We meet Collin (Daveed Diggs) and Miles (Rafael Casal), the best friend duo at the heart of Blindspotting, in the parking lot of an Oakland, California burger joint called Kwik Way. It’s the grand reopening of the beloved city chain, which, under new owners, has overhauled its fast food menu with health trend bait like whole wheat buns and wedged potato french fries. The lifelong friends and Oakland natives aren’t too happy with the result. “Why should I have to specify that I want meat on my burger,” Miles fumes when he discovers that he was served a veggie patty by default.
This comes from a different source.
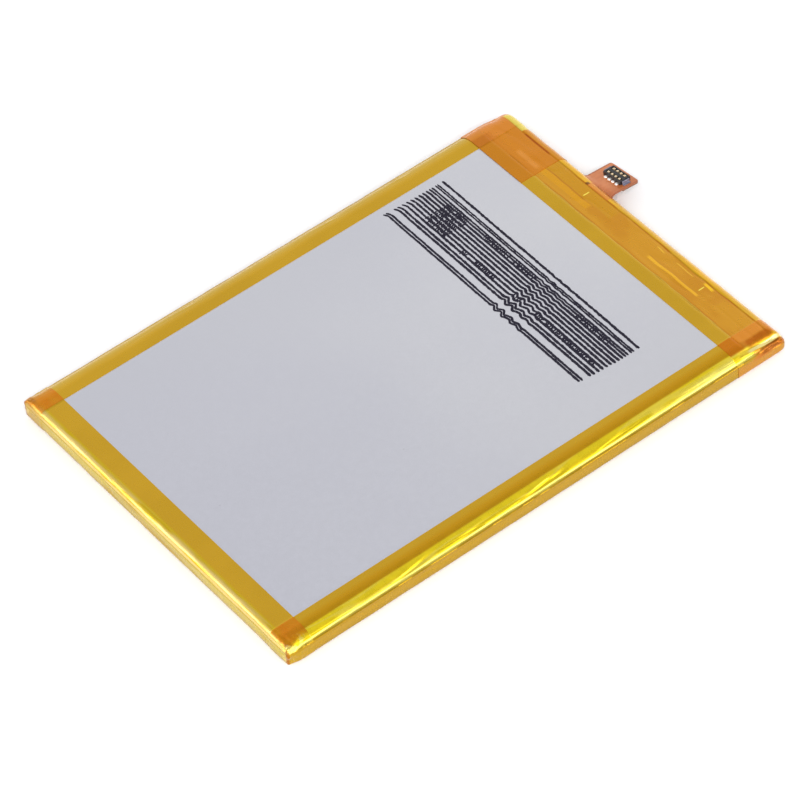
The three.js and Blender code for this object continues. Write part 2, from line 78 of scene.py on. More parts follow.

We soon learn that this bougie Kwik Way iteration stands as a microcosm of a city in flux: Rising prices are driving out original Oakland communities to lure and make way for wealthy transplants. Employed at a moving company, Collin and Miles are forced to witness this migration firsthand. Together, they cruise around the city in a giant moving truck, gutting and refurbishing homes that will soon be filled with tech bros and culture vultures. Collin and Miles are able to make light of it all, riffing on the invasion of absurd hipster bicycles, uppity corporate types, and $10 green juice at their local bodega with jokes, banter, and impromptu freestyle rapping.

But pulsing beneath the witticisms and rhyming verse is an anxious beat. The men’s hometown is becoming more expensive, more homogenous, and more vanilla, and there’s nothing they can do but try to stomach it. During one moving job at a gallery, the pair is tasked with packing up photographs of local urban landscapes superimposed with oak trees. Trunks sprout out of building roofs and highways and other places they no longer grow like arboreal apparitions. During another assignment in a decrepit house, Collin, who is black, finds a dusty photo album of the black family who used to live there. He raps softly to himself as he flips through the photos. Like the oak trees, each smiling face is a ghost of the displaced.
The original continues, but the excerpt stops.